Protected area in Australia

Cook Island Nature Reserve is a protected area in the Australian state of new South Wales located on Cook Island about 600 m off the coastline from the headland of Fingal Head and about 4 km south-east of Tweed Heads on the state's north coast.

The nature reserve consists of the full extent of Cook Island down to the mean high water mark. The land under protection was first proclaimed as a fauna reserve under the Fauna Protection Act 1948 on 8 August 1959. It became a nature reserve under the National Parks and Wildlife Act 1967 in 1967. It is surrounded by the Cook Island Aquatic Reserve. As of 2016, it covered an area of 5 ha.

In 1978, the nature reserve was described as follows:
Cook Island provides a breeding habitat for seabirds, in particular the crested tern (Sterna bergii) and the wedge tailed shearwater (Puffinus pacificus). The crested tern is an international migratory bird.
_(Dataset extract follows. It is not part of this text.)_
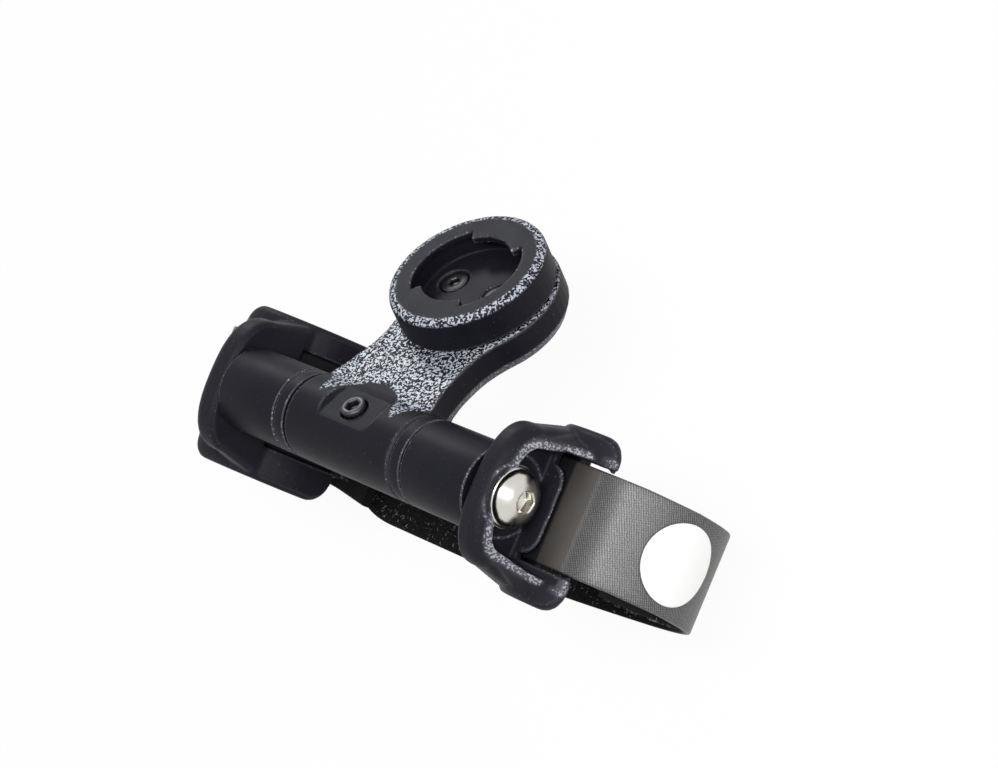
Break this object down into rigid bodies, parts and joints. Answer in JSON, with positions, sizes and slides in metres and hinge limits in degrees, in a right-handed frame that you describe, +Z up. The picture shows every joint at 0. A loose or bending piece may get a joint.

The island is well vegetated with closed scrub. This vegetation provides shelter for the nesting birds. The island has a large population of wedge tailed shearwaters. Due to difficulty of access on to the island the vegetation has maintained its natural condition…

The nature reserve is classified as an IUCN Category Ia protected area. In 1978, it was listed on the now-defunct Register of the National Estate.